Unstable tests — the ones that sometimes pass and sometimes fail without any actual code changes — can be a real headache. They create confusion, slow down teams, and often delay deployments. These tests undermine trust in your automation suite and make debugging much harder than it needs to be.

In this post, let’s explore how Artificial Intelligence (AI) and Machine Learning (ML) can help detect these unstable tests early and keep your CI/CD pipeline clean and efficient.

Why Use AI in Testing?
Modern development is fast-paced. With Agile and DevOps practices, software is pushed to production frequently. That means testing needs to be just as quick — and reliable.

Here’s where AI shines in testing:

Predicts areas of the code most likely to fail

Optimizes which tests to run

Auto-generates test cases from requirements

Detects unstable test behavior with data-driven insights

Let’s focus on detecting unstable tests using machine learning.

Step-by-Step: Finding Unstable Tests with Machine Learning
Step 1: Gather Your Test Data
Start by collecting test results from your CI tool (like Jenkins or GitHub Actions). You'll want to pull:

Test pass/fail history

Execution time

Related commits

Stack traces

Store this in a spreadsheet or small database.

Step 2: Create Useful Features
Now that you have data, you can “teach” the model by pulling out patterns. Some features you might extract include:

Failure frequency: How often a test fails unexpectedly

Execution time variance: Do runtimes vary a lot?

Code churn: How often does the related code change?

Stack trace similarity: Do failures follow the same pattern?

Step 3: Train Your Model
You can use classification models like:

Random Forest

SVM (Support Vector Machines)

XGBoost

Example using Python:

python

from xgboost import XGBClassifier
from sklearn.metrics import accuracy_score

model = XGBClassifier()
model.fit(X_train, y_train)
y_pred = model.predict(X_test)
print("Accuracy:", accuracy_score(y_test, y_pred))
Once trained, your model can flag tests that are statistically likely to be unstable.
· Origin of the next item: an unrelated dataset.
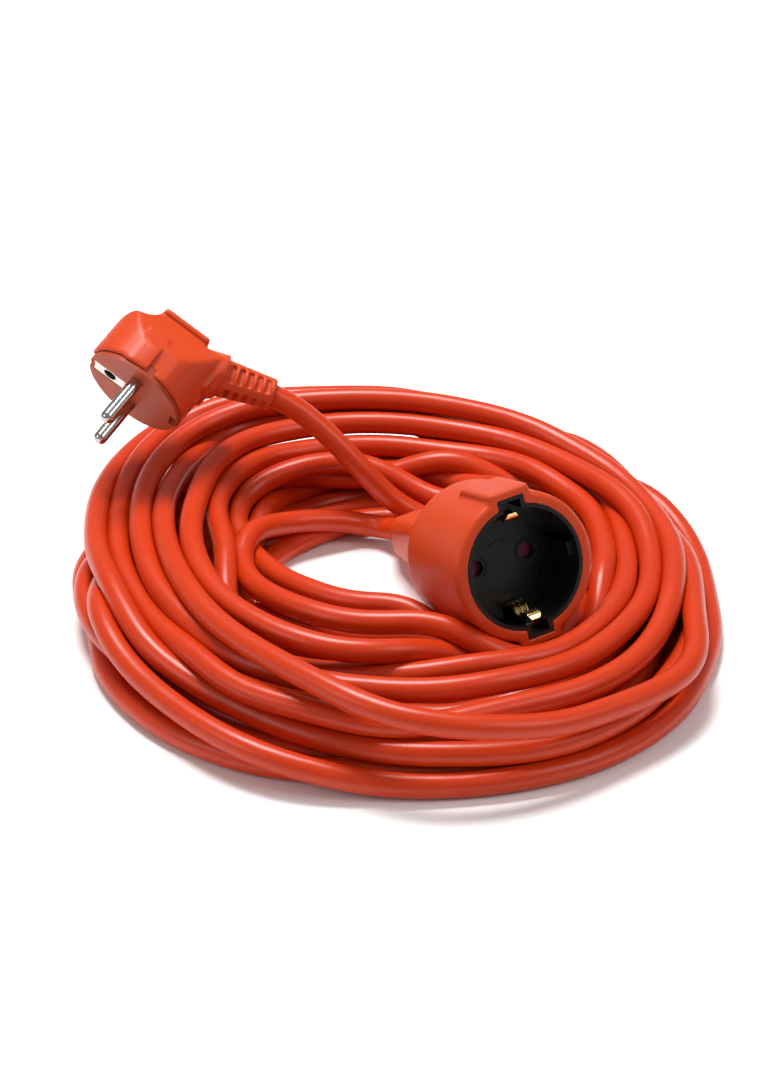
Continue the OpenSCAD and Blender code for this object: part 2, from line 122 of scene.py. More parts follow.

Step 4: Integrate into Your Pipeline
Wrap the model in an API or plugin. Integrate it into your CI/CD so it flags unstable tests automatically:

Show alerts in PRs

Notify teams in Slack

Optionally pause builds with high instability

Benefits of AI-Powered Test Stability
Reduce debugging hours
Boost confidence in automated test results
Improve overall release quality
Save time and cost on failed builds

Final Thoughts
AI in QA isn’t just hype — it’s becoming essential. Detecting unstable tests early keeps pipelines smooth, builds trust in automation, and helps your team ship better software, faster. With machine learning on your side, testing just got a lot smarter.